__Exercise instructions__: Using the records below, quote only the span that opens with the line containing "Continue the Blender" and closes with the line containing "lay_stroke(shape, settings, centre +", exactly and inclusively.

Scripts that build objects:

**********

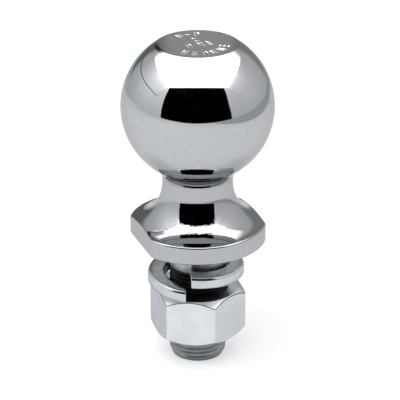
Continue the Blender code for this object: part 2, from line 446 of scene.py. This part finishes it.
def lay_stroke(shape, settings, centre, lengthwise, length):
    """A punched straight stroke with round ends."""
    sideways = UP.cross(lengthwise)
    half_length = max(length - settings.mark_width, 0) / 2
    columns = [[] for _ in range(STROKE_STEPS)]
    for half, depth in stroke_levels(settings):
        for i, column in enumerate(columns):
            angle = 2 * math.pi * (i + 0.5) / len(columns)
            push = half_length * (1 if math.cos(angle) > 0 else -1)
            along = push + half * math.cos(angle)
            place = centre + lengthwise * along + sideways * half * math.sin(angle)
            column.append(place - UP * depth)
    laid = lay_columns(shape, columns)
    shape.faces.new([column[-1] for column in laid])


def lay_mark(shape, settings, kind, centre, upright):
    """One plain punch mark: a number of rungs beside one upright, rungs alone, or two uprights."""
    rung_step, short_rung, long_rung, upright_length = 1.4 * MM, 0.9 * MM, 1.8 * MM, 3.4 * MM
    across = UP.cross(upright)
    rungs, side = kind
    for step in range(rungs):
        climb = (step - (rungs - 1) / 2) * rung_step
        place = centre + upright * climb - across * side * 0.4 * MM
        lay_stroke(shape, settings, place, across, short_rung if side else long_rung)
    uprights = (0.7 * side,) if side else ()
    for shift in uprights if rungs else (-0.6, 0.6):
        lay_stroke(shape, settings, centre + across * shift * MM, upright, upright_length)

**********

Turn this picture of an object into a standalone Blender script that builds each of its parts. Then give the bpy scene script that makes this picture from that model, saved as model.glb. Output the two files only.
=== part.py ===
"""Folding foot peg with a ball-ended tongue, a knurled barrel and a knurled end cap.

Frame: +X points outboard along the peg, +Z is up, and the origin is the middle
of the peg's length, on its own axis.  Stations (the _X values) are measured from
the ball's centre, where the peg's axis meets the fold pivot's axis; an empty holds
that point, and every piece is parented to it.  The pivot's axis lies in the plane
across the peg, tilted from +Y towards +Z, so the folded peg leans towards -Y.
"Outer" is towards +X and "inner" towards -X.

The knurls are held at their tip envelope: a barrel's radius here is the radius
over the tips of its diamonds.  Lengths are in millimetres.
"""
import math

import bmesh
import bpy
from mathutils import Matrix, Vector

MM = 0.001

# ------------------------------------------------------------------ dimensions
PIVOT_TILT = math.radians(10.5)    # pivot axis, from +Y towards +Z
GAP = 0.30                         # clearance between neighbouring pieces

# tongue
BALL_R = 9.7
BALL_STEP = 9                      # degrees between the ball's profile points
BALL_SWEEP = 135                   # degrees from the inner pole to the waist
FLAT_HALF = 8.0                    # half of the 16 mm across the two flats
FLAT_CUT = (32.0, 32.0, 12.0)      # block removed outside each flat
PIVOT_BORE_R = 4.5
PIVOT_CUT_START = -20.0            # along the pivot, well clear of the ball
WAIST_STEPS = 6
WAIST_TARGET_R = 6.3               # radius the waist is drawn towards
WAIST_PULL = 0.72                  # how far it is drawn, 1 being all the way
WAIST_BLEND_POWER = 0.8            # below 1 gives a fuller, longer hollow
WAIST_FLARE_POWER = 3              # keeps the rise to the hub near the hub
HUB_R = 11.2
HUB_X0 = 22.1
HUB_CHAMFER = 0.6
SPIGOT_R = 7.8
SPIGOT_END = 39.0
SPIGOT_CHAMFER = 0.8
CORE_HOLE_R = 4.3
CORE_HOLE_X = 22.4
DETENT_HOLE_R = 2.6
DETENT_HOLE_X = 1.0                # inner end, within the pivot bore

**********

__Output__:
Continue the Blender code for this object: part 2, from line 446 of scene.py. This part finishes it.
def lay_stroke(shape, settings, centre, lengthwise, length):
    """A punched straight stroke with round ends."""
    sideways = UP.cross(lengthwise)
    half_length = max(length - settings.mark_width, 0) / 2
    columns = [[] for _ in range(STROKE_STEPS)]
    for half, depth in stroke_levels(settings):
        for i, column in enumerate(columns):
            angle = 2 * math.pi * (i + 0.5) / len(columns)
            push = half_length * (1 if math.cos(angle) > 0 else -1)
            along = push + half * math.cos(angle)
            place = centre + lengthwise * along + sideways * half * math.sin(angle)
            column.append(place - UP * depth)
    laid = lay_columns(shape, columns)
    shape.faces.new([column[-1] for column in laid])


def lay_mark(shape, settings, kind, centre, upright):
    """One plain punch mark: a number of rungs beside one upright, rungs alone, or two uprights."""
    rung_step, short_rung, long_rung, upright_length = 1.4 * MM, 0.9 * MM, 1.8 * MM, 3.4 * MM
    across = UP.cross(upright)
    rungs, side = kind
    for step in range(rungs):
        climb = (step - (rungs - 1) / 2) * rung_step
        place = centre + upright * climb - across * side * 0.4 * MM
        lay_stroke(shape, settings, place, across, short_rung if side else long_rung)
    uprights = (0.7 * side,) if side else ()
    for shift in uprights if rungs else (-0.6, 0.6):
        lay_stroke(shape, settings, centre + across * shift * MM, upright, upright_length)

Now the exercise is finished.